As inspiring as the statues are the platforms they stand on. Ahu Tongariki is the largest ceremonial structure built on Easter island and is considered the most important megalithic monument in Polynesia. The central platform measures almost 100 metres and it is topped with the greatest number of moai (15) on the island, with statues varying in height.

The Poike Volcano Speaks

When you first encounter the stately moai, you are taken aback by the stillness and spirituality they exude. However, step a few metres back from the row of giants and you will behold a site of great natural beauty – including the Poike Volcano (the oldest volcano on the island), whose eruptions resulted in the formation of the eponymous peninsula. The top of the volcano is covered by a lush eucalyptus forest, while its southern end comprises majestic cliffs that descend to the cove of Hanga Nui.

A Legendary Battle

It was on the Poke Peninsula that the mythological battle between the ‘Long Ears’ and the ‘Short Ears’ took place. According to this narrative, the ‘Long Ears’ were domineering and haughty, leading the ‘Short Ears’ (who were charged with the most laborious tasks) to rebel. In order to defeat their foe, the ‘Long Ears’ dug deep ditches, filling them with branches. The intention was to light the ditches with fire and force the ‘Short Ears’ to fall into this trap. In fact, the joke was on them. A ‘Short Ears’ woman married to a ‘Long Ears’ man warned her people about the devious plan, and while the ‘Long Ears’ slept, the ‘Short Ears’ set the ditch alight and attacked. The ‘Long Ears’ revealed that their strategic abilities were not as great as the size of their flappers, falling into their own ditch and succumbing to an agonising death by fire.
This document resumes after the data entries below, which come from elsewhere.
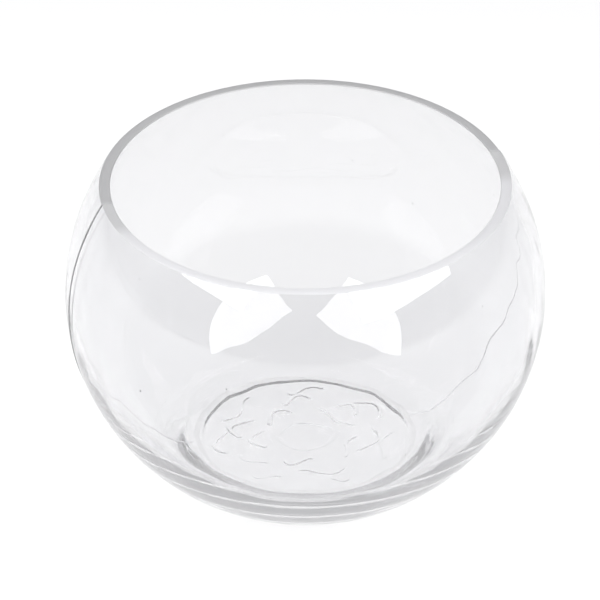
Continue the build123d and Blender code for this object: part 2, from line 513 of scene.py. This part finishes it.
# %% [markdown]
# Clear soda-lime glass, blown in a mould: what bowls, jars and windows are made of. Its IOR is about 1.52
# and its surface is fire-bright, so roughness is nothing. The iron in it takes a little light each time a
# ray goes in or out. A volume that absorbs would be truer, but a ray that leaves through the rim's own
# material would stay dark. Light that reaches the floor through glass is hard to find for a path tracer, so
# shadow rays and soft bounces see a thin pane instead, which lets light through as glass does head-on and
# less at a slant.
# Blown glass isn't quite flat either: it has weak, wide bumps that glassmakers call orange peel.

# %% Clear soda-lime glass
GLASS_IOR = 1.52
ORANGE_PEEL_SIZE = 8 * MM
ORANGE_PEEL_DEPTH = 0.004 * MM
PANE_CLEARNESS = 0.985
PANE_CLEARNESS_ASLANT = 0.6


def soda_lime_glass(name, body_hex, clearness, roughness, grain, grain_depth):
    """Glass whose body shows body_hex where it isn't clear, with a bumpy surface of that grain."""
    material = bpy.data.materials.new(name)
    material.use_nodes = True
    tree = material.node_tree
    tree.nodes.clear()
    place = add_node(tree, "ShaderNodeTexCoord")
    bumps = {"Scale": 1 / grain, "Detail": 2.0}
    peel = add_node(tree, "ShaderNodeTexNoise", bumps, Vector=place.outputs["Object"])
    depth = {"Strength": 1.0, "Distance": grain_depth}
    bump = add_node(tree, "ShaderNodeBump", depth, Height=peel.outputs[0])
    settings = {"Base Color": linear(body_hex), "IOR": GLASS_IOR, "Transmission Weight": clearness,
                "Roughness": roughness}
    body = add_node(tree, "ShaderNodeBsdfPrincipled", settings, Normal=bump.outputs[0])
    slant = add_node(tree, "ShaderNodeLayerWeight", {"Blend": 0.5})
    steep = add_node(tree, "ShaderNodeMath", {"operation": "POWER", 1: 5.0}, _0=slant.outputs["Facing"])
    panes = {"To Min": PANE_CLEARNESS, "To Max": PANE_CLEARNESS_ASLANT}
    clear = add_node(tree, "ShaderNodeMapRange", panes, Value=steep.outputs[0])
    pane = add_node(tree, "ShaderNodeBsdfTransparent", Color=clear.outputs["Result"])
    path = add_node(tree, "ShaderNodeLightPath")
    shadow = add_node(tree, "ShaderNodeMixShader", _0=path.outputs["Is Shadow Ray"], _1=body.outputs[0],
                      _2=pane.outputs[0])
    soft = add_node(tree, "ShaderNodeMixShader", _0=path.outputs["Is Diffuse Ray"], _1=shadow.outputs[0],
                    _2=pane.outputs[0])
    add_node(tree, "ShaderNodeOutputMaterial", Surface=soft.outputs[0])
    return material


mesh.materials.append(soda_lime_glass("clear_soda_lime_glass", "#f7f7f8", 1.0, 0.0, ORANGE_PEEL_SIZE,
                                      ORANGE_PEEL_DEPTH))
print("glass:", mesh.materials[0].name)

# %% [markdown]
# The rim was cut flat and ground with fine grit, which leaves a satin grey band, and both of its edges were
# bevelled with the same grit. Grit of a twentieth of a millimetre is too fine to show, so it is drawn four
# times as coarse. Satin glass scatters light, so most of it is a plain pale body here. Its grey is painted
# light and shade: lighter at the front, where the rim sees the white floor through the clear glass, darker
# at the sides, and darkest over the back half, where it sees the shaded room.

# %% Ground rim, with painted light and shade
GRIT = 0.2 * MM
GRIT_DEPTH = 0.01 * MM
# The rim's three greys are painted light and shade: lighter at the front, darker at the sides, darkest at the
# back.
RIM_FRONT_PAINTED_LIGHT = "#b0b0b2"
RIM_SIDES_PAINTED_SHADE = "#9e9e9f"
RIM_BACK_PAINTED_SHADE = "#919192"
RIM_PAINTED_SHADE_RAMP = [(-40 * MM, RIM_FRONT_PAINTED_LIGHT), (-16 * MM, RIM_FRONT_PAINTED_LIGHT), (-10 * MM, RIM_SIDES_PAINTED_SHADE),
            (3.4 * MM, RIM_SIDES_PAINTED_SHADE), (3.7 * MM, RIM_BACK_PAINTED_SHADE)]  # distance behind the bowl's axis, and shade
RIM_PAINTED_SHADE_REACH = 50 * MM

rim_glass_with_painted_shade = soda_lime_glass("ground_glass_rim_with_painted_shade", RIM_BACK_PAINTED_SHADE, 0.2, 0.4, GRIT, GRIT_DEPTH)
tree = rim_glass_with_painted_shade.node_tree
# The ramp paints the rim's light and shade by how far behind the bowl's axis each point lies.
place = add_node(tree, "ShaderNodeTexCoord")
backwards = Vector((-sin(PARTING_AZIMUTH), cos(PARTING_AZIMUTH), 0))
project = {"operation": "DOT_PRODUCT", 1: backwards}
behind = add_node(tree, "ShaderNodeVectorMath", project, _0=place.outputs["Object"])
reach = {"From Min": -RIM_PAINTED_SHADE_REACH, "From Max": RIM_PAINTED_SHADE_REACH}
share = add_node(tree, "ShaderNodeMapRange", reach, Value=behind.outputs["Value"])
ramp = add_node(tree, "ShaderNodeValToRGB", Fac=share.outputs["Result"])
stops = ramp.color_ramp.elements
while len(stops) < len(RIM_PAINTED_SHADE_RAMP):
    stops.new(0.5)
for stop, (distance, shade) in zip(stops, RIM_PAINTED_SHADE_RAMP):
    stop.position = (distance + RIM_PAINTED_SHADE_REACH) / (2 * RIM_PAINTED_SHADE_REACH)
    stop.color = linear(shade)
tree.links.new(ramp.outputs[0], tree.nodes["Principled BSDF"].inputs["Base Color"])
mesh.materials.append(rim_glass_with_painted_shade)
print("stops of the grinding's ramp:", len(stops))

# %% [markdown]
# The faces of the rim and of its two bevels get the ground glass. They are all the faces that lie above the
# lower edge of the bevels.

# %% Give the rim its ground glass
levels = np.array([vertex.co.z for vertex in mesh.vertices])
on_top = levels > RIM_LEVEL - 1.1 * RIM_ARRIS
ground_faces = 0
for face in mesh.polygons:
    if all(on_top[corner] for corner in face.vertices):
        face.material_index = 1
        ground_faces += 1
print("ground faces:", ground_faces)

# %% [markdown]
# The glass that squeezed between the mould halves is crinkled, where everything round it is fire-bright, so
# the parting line shows as a thin grey thread. It is the middle strip of the raised line.

# %% Parting line
THREAD = radians(0.27)
mesh.materials.append(soda_lime_glass("crinkled_parting_line_glass", "#c0c0c2", 0.7, 0.2, GRIT, GRIT_DEPTH))
on_line = np.abs((columns - PARTING_AZIMUTH + pi / 2) % pi - pi / 2) < THREAD
strip = np.flatnonzero(on_line & np.roll(on_line, -1))
for row in np.flatnonzero(is_outer[:-1, 0]):
    for column in strip:
        mesh.polygons[row * AROUND + column].material_index = 2
print("columns of the parting line:", len(strip))

# %% [markdown]
# The floor is white paper, set together with the lights so that it comes out as pure white. In a catalogue
# the ground is often cut out to pure white afterwards, while the glass still shows the real, slightly
# greyer paper. A Light Path node gives both: the camera sees the white paper, and all other rays, such as
# those that come through the glass, see the grey one.

# %% White floor
WHITE_ALBEDO = 0.59
REAL_ALBEDO = 0.56
FLOOR_SIZE = 6.0

bpy.ops.mesh.primitive_plane_add(size=FLOOR_SIZE)
paper = bpy.context.object
paper.name = "studio_floor"
white = bpy.data.materials.new("matt_white_paper")
white.use_nodes = True
tree = white.node_tree
tree.nodes.clear()
cut_out = add_node(tree, "ShaderNodeBsdfDiffuse", {"Color": [WHITE_ALBEDO] * 3 + [1.0]})
real = add_node(tree, "ShaderNodeBsdfDiffuse", {"Color": [REAL_ALBEDO] * 3 + [1.0]})
path = add_node(tree, "ShaderNodeLightPath")
both = add_node(tree, "ShaderNodeMixShader", _0=path.outputs["Is Camera Ray"], _1=real.outputs[0],
                _2=cut_out.outputs[0])
add_node(tree, "ShaderNodeOutputMaterial", Surface=both.outputs[0])
paper.data.materials.append(white)
print(f"floor: {FLOOR_SIZE:.0f} m wide, albedo {WHITE_ALBEDO} to the camera and {REAL_ALBEDO} to other rays")

# %% [markdown]
# Two softboxes stand left and right, in front of the bowl and above it. Their reflections in the inside of
# the back wall are the bright four-cornered patches. On a set, black cards keep the lamps from shining
# through the glass to the camera. Here the lamps are simply hidden from rays that have just come out of
# glass, which keeps the low edges grey.

# %% Softboxes
BELLY_CENTRE = Vector((0, 0, BELLY_LEVEL))
SOFTBOX_DISTANCE = 1.8
SOFTBOX_WIDTH = 1.76
SOFTBOX_HEIGHT = 1.46
SOFTBOX_RADIANCE = 4.5
BLENDER_AREA_FACTOR = 4  # an area light's watts are its radiance times its area times this


def softbox(name, azimuth, elevation):
    """A light that faces the bowl, azimuth degrees to the right of the front and elevation degrees up."""
    light = bpy.data.lights.new(name, "AREA")
    light.shape = "RECTANGLE"
    light.size = SOFTBOX_WIDTH
    light.size_y = SOFTBOX_HEIGHT
    light.energy = SOFTBOX_RADIANCE * BLENDER_AREA_FACTOR * SOFTBOX_WIDTH * SOFTBOX_HEIGHT
    stand = bpy.data.objects.new(name, light)
    across, up = radians(azimuth), radians(elevation)
    towards = Vector((sin(across) * cos(up), -cos(across) * cos(up), sin(up)))
    stand.location = BELLY_CENTRE + towards * SOFTBOX_DISTANCE
    stand.rotation_euler = towards.to_track_quat("Z", "Y").to_euler()
    stand.visible_transmission = False
    bpy.context.scene.collection.objects.link(stand)


softbox("softbox_right", 53, 38.5)
softbox("softbox_left", -57, 43.6)
print(f"softboxes: {SOFTBOX_WIDTH} x {SOFTBOX_HEIGHT} m, {SOFTBOX_DISTANCE} m from the bowl")

# %% [markdown]
# The room behind the lights is a white tent in shade, a little lighter near the floor. It shows in the
# glass as the grey of the rim and the base.

# %% Room
ROOM_HEX = "#b4b4b6"
HORIZON_HEX = "#c4c4c6"
HORIZON_TOP = 0.02  # as the sine of the angle above the floor
ROOM_START = 0.10

world = bpy.data.worlds.new("studio_room")
bpy.context.scene.world = world
world.use_nodes = True
tree = world.node_tree
tree.nodes.clear()
place = add_node(tree, "ShaderNodeTexCoord")
parts = add_node(tree, "ShaderNodeSeparateXYZ", Vector=place.outputs["Generated"])
ramp = add_node(tree, "ShaderNodeValToRGB", Fac=parts.outputs["Z"])
ramp.color_ramp.elements[0].position = HORIZON_TOP
ramp.color_ramp.elements[0].color = linear(HORIZON_HEX)
ramp.color_ramp.elements[1].position = ROOM_START
ramp.color_ramp.elements[1].color = linear(ROOM_HEX)
backdrop = add_node(tree, "ShaderNodeBackground", Color=ramp.outputs[0])
add_node(tree, "ShaderNodeOutputWorld", Surface=backdrop.outputs[0])
print("room:", ROOM_HEX, "and near the floor:", HORIZON_HEX)

# %% [markdown]
# A camera at some distance with a long lens, which looks down at about a third of a right angle, sees the
# mouth, the wall and the base at once. It aims a little beside the belly's centre.
# Light bounces many times inside a rim and a base of glass, and with the usual few bounces they turn black,
# so the limits are raised.

# %% Camera
CAMERA_ELEVATION = radians(32.8)
CAMERA_DISTANCE = 20 * BELLY_RADIUS
FRAME_IN_RADII = 2.501  # width of the view at the belly, in belly radii
AIM_RIGHT, AIM_UP = -0.0223, -0.0396  # from the belly's centre, in belly radii
BOUNCES = 64

lens = bpy.data.cameras.new("camera")
lens.lens = lens.sensor_width * CAMERA_DISTANCE / (FRAME_IN_RADII * BELLY_RADIUS)
lens.clip_start = 10 * MM
camera = bpy.data.objects.new("camera", lens)
bpy.context.scene.collection.objects.link(camera)
towards = Vector((0, -cos(CAMERA_ELEVATION), sin(CAMERA_ELEVATION)))
upwards = Vector((0, sin(CAMERA_ELEVATION), cos(CAMERA_ELEVATION)))
aim = BELLY_CENTRE + BELLY_RADIUS * (AIM_RIGHT * Vector((1, 0, 0)) + AIM_UP * upwards)
camera.location = aim + towards * CAMERA_DISTANCE
camera.rotation_euler = towards.to_track_quat("Z", "Y").to_euler()
scene = bpy.context.scene
scene.camera = camera
scene.view_settings.view_transform = "Standard"
scene.cycles.max_bounces = BOUNCES
scene.cycles.glossy_bounces = BOUNCES
scene.cycles.transmission_bounces = BOUNCES
scene.cycles.transparent_max_bounces = BOUNCES
print(f"lens {lens.lens:.0f} mm at {CAMERA_DISTANCE:.2f} m")
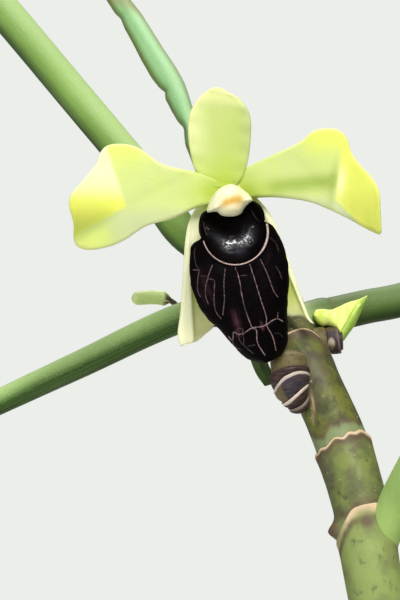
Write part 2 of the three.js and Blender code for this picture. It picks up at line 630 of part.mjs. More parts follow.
place('pot', makePot(), looks.clay);
place('shoot_1', makeFloweringShoot(), looks.shoot);
Object.entries(shootRules).forEach(([name, rule], i) => {
  place(name, makeRuledShoot(rule, i + 1), looks.shoot);
});
Object.entries(freeRoots).forEach(([name, [radius, route]]) => {
  place(name, makeRoot(route, radius), looks.root);
});
Object.entries(mixRoots).forEach(([name, route]) => {
  place(name, makeRoot(route, rootRadius), looks.root);
});
place('potting_mix', makeMix(), looks.bark);
place('sepals_petals', makePerianth(), looks.petal);
place('lip', makeLip(), looks.lip);
place('column', puffed(columnOutline, columnStations, 14), looks.cap);
place('inflorescence_1', makeSpike(leftSpike), looks.bract);
place('inflorescence_2', makeSpike(rightSpike), looks.bract);
const budSections = budStations.map(([share, depth]) => [share, depth + budDepth]);
place('bud', puffed(budOutline, budSections, 18), looks.bud);

export default part;
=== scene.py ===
import math

import bpy
import numpy as np
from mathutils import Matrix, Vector


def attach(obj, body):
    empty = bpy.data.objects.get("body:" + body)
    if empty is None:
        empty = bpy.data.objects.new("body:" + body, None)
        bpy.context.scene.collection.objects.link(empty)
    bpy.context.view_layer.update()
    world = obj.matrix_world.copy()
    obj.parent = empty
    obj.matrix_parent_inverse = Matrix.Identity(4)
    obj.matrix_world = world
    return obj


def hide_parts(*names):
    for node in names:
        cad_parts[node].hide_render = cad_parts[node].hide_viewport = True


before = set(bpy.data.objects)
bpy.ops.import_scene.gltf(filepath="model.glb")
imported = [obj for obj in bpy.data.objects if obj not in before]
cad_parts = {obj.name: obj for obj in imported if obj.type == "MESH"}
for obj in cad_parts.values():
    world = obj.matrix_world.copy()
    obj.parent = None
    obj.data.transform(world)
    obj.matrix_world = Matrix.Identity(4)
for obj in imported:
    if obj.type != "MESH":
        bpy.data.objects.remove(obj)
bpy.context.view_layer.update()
print("frame loaded:", len(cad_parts), "nodes")

# Sizes and routes below are in millimetres; a mesh is written in metres.
mm = 0.001
viewer = (0, -1, 0)          # the side that the open bloom faces
bloomCentre = np.array([-62, -34, 215])


# Numbers and curves

def scatter(n):
    # A steady number from 0 to 1 for each n: the fraction of a very large sine.
    wide = np.sin(np.asarray(n, float) * 12.9898) * 43758.5453
    return wide - np.floor(wide)


def between(first, second, share):
    return first + (second - first) * share


def ramp(x, low, high):
    # 0 below low, 1 above high, and a smooth step between them.
    share = np.clip((x - low) / (high - low), 0, 1)
    return share * share * (3 - 2 * share)


def hump(x, middle, width):
    # A bell of height 1.
    return np.exp(-((x - middle) / width) ** 2)


def roundEdge(x):
    # A quarter circle that rises from 0 at x = 0 to 1 at x = 1.
    return np.sqrt(np.clip(1 - (1 - np.clip(x, 0, 1)) ** 2, 0, 1))


def circle(turns, reach=1.0):
    # Each angle's place on a circle, which also lets noise round a tube close on itself.
    return reach * np.cos(turns), reach * np.sin(turns)


def ripple(seed, *axes):
    # Soft steady noise about 0: five sines along seeded directions, each finer and weaker.
    total = 0
    for k in range(5):
        turns = [2 * scatter(seed + 3.1 * k + 17 * i) - 1 for i in range(len(axes))]
        swing = sum(turn * axis for turn, axis in zip(turns, axes))
        total = total + np.sin(1.9 ** k * swing + 6.28 * scatter(seed + 7.7 * k)) / 1.6 ** k
    return total / 2


def curveAt(points, shares):
    # Centripetal Catmull-Rom curve through the points; the shares 0 to 1 run over its spans.
    points = np.asarray(points, float)
    held = np.vstack([2 * points[0] - points[1], points, 2 * points[-1] - points[-2]])
    place = np.clip(shares, 0, 1) * (len(points) - 1)
    span = np.minimum(place.astype(int), len(points) - 2)
    t = (place - span)[:, None]
    a, b, c, d = (held[span + k] for k in range(4))
    gapAB, gapBC, gapCD = (
        np.maximum(np.linalg.norm(q - p, axis=1), 1e-9)[:, None] ** 0.5
        for p, q in ((a, b), (b, c), (c, d))
    )
    slopeB = ((b - a) / gapAB - (c - a) / (gapAB + gapBC) + (c - b) / gapBC) * gapBC
    slopeC = ((c - b) / gapBC - (d - b) / (gapBC + gapCD) + (d - c) / gapCD) * gapBC
    square = -3 * b + 3 * c - 2 * slopeB - slopeC
    cube = 2 * b - 2 * c + slopeB + slopeC
    return b + slopeB * t + square * t ** 2 + cube * t ** 3


def measured(points):
    # Shares of the curve with the distance along it at each.
    shares = np.linspace(0, 1, 60 * (len(points) - 1) + 1)
    places = curveAt(points, shares)
    steps = np.linalg.norm(np.diff(places, axis=0), axis=1)
    return shares, places, np.concatenate([[0], np.cumsum(steps)])


def routeLength(points):
    return measured(points)[2][-1]


def distanceAtHeight(points, height):
    _, places, lengths = measured(points)
    return np.interp(height, places[:, 2], lengths)


def spaced(points, shares):
    # Points of the curve at equal steps of its length.
    at, _, lengths = measured(points)
    return curveAt(points, np.interp(np.asarray(shares) * lengths[-1], lengths, at))


def routeAt(points, distances):
    # The centre and the unit direction of a route at each distance along it.
    at, _, lengths = measured(points)
    share = np.interp(distances, lengths, at)
    step = 1e-4
    ahead = curveAt(points, np.minimum(share + step, 1))
    behind = curveAt(points, np.maximum(share - step, 0))
    along = ahead - behind
    return curveAt(points, share), along / np.linalg.norm(along, axis=1)[:, None]


# Closed surfaces: points on a grid, with their faces and what the finishes read from each point

def gridQuads(rows, columns):
    # Quads between neighbouring rows of rings that close on themselves.
    i, j = np.meshgrid(np.arange(rows - 1), np.arange(columns), indexing="ij")
    k = (j + 1) % columns
    corners = [i * columns + j, i * columns + k, (i + 1) * columns + k, (i + 1) * columns + j]
    return np.stack(corners, -1).reshape(-1, 4)


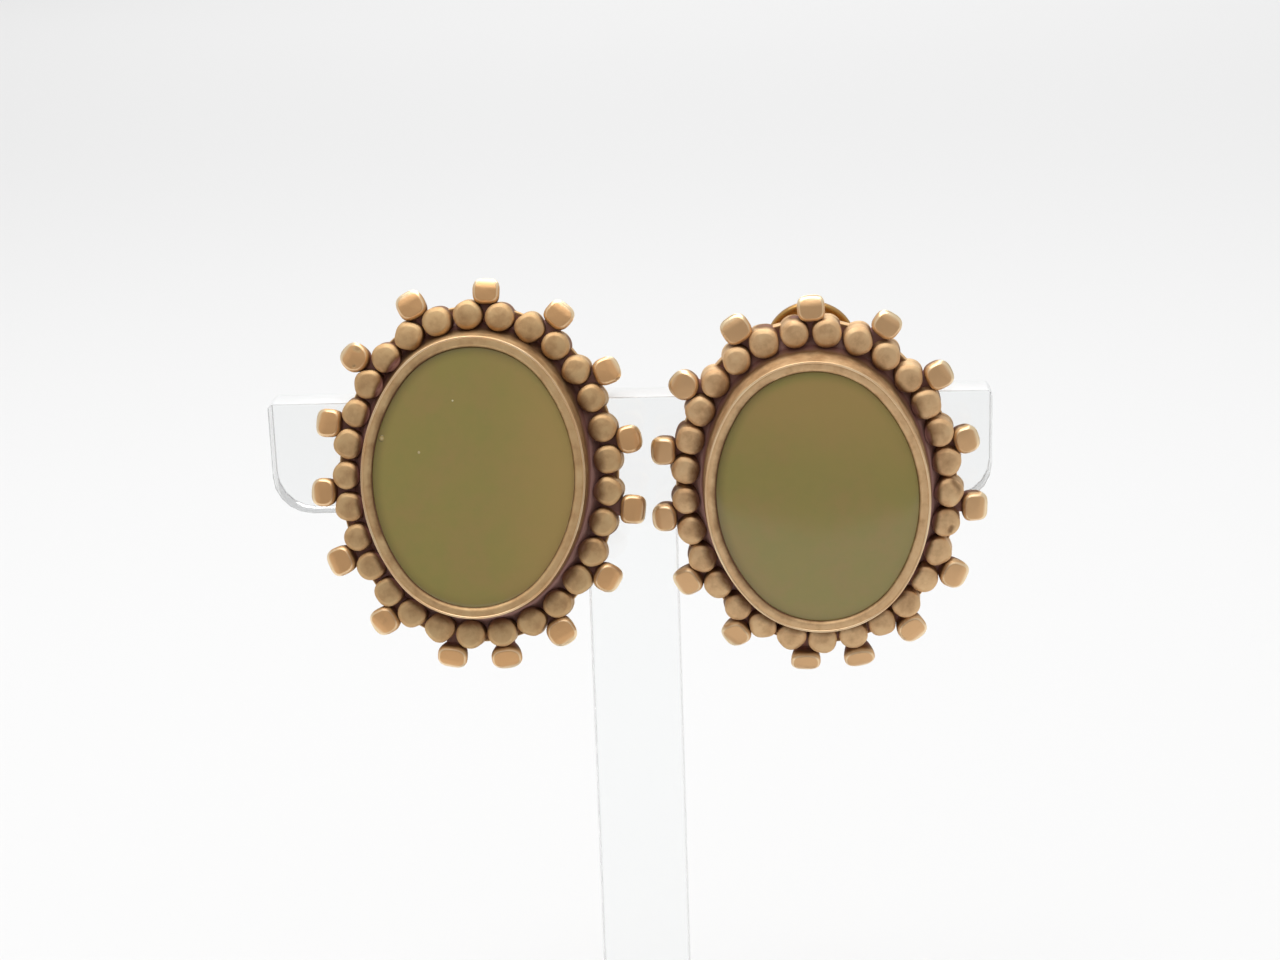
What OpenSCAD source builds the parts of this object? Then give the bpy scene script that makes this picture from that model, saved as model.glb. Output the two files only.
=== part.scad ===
// A pair of oval cabochon clip earrings on a clear T-bar display stand, in mm.
// +Z is up, and the earrings face -Y. The origin is the middle of the foot's underside.
// Each earring has a plate, an oval collar round a flat green stone, a ring of small round pegs
// and a ring of larger squarish pegs, and a round clip pad that turns on a pin behind it.

/* [Stand] */

// Height of the stand to the top of its crossbar
stand_height = 84; // [70:1:110]
// Length of the crossbar
bar_length = 69; // [66:0.5:80]
// Height of the crossbar
bar_height = 11; // [9.5:0.1:11]
// Thickness of the acrylic crossbar and post
sheet = 3.5; // [3:0.1:3.5]
// Radius of the crossbar's lower corners and of the foot's corners
bar_corner = 3.7; // [1:0.1:5]
// Width of the post
post_width = 8.7; // [6:0.1:12]
// Width and depth of the foot
foot_width = 52; // [40:1:66]
foot_depth = 44; // [36:1:60]
// Thickness of the foot
foot_thickness = 3.5; // [3:0.5:6]

/* [How the earrings hang] */

// Sideways place of each earring on the crossbar
left_x = -14.2; // [-16:0.1:-14]
right_x = 17.8; // [17:0.1:19]
// Height of the crossbar's top over the middle of each plate, along the plate
left_hang = 7.0; // [6.6:0.1:7.2]
right_hang = 8.7; // [8:0.1:9]
// How far each earring leans back over the bar's top edge (degrees)
left_lean = 12; // [11:0.1:12]
right_lean = 0; // [0:0.1:0]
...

The Ceremonial Village of Orongo

This emerald hued village is easily one of the most spectacular sites on the Island. Located on the southwestern part of the Rano Kau volcano, it was inhabited by the chiefs of the ancient tribes, who hoped to collect the first sacred egg of the manutara bird in the spring season. This celebration had a deep religious significance; it was held in honour of Makemake, the God of Creation. The chiefs and important tribe members built low-lying homes from laminar basalt slabs. Around 54 houses were built on the edge of the Ranu Kau crater. Unlike the houses on the rest of the island (which were made of vegetable fibres), solid walls were built to resist the lashing of the winds.

If you are visiting Easter Island, the Rano Kau volcano area is indeed a must-see site. Its deep azure crater lake is a scene of great serenity, perfect for spending a few hours on a sunny day. The area also has a short hiking trail which ends with a towering view of the Pacific Ocean.

Many Things to See

If the mystery of caves are your thing, then head for the Ana Te Pahu site – home to so many caves that are within a short distance from each other. Remember to bring a powerful torch; it can get very dark in there! If you love swimming, don’t miss Anakena Beach, which is very close to the moai sculptures and graced with swaying palm trees. If you prefer to explore under the surface, there are local diving centres that will guide you to some of the most impressive underground water features. Ovahe Beach, surrounded by cliffs of reddish volcanic origin, is known for its fine pink sand – the result of a blend of volcanic slag and eroded coral.

Where to Stay?

One of Easter Island’s highlights is its collection of eco lodges. Hangaroa Eco Village & Spa is conveniently close to the main village of Hanga Roa, and boasts a construction that is inspired on the ceremonial village of Orongo. The resort has a stunning outdoor pool, luxurious spa, and fabulous activity list that includes visits to the beach, bicycle rides, and trekking. It makes an ideal choice for travellers who like to blend fun and adventure. Also highly rated is Posada de Mike Rapu, ensconced in the midst of a nature-filled paradise bearing trees and prairies, and boasting a panoramic view of the Pacific. This resort offers a host of programmes focusing on wellness, archaeology, and photography. There are many things to see and explore on Easter Island but the best way to do so, is with a guide – so that your visit comes to mean much more than taking a humorous selfie!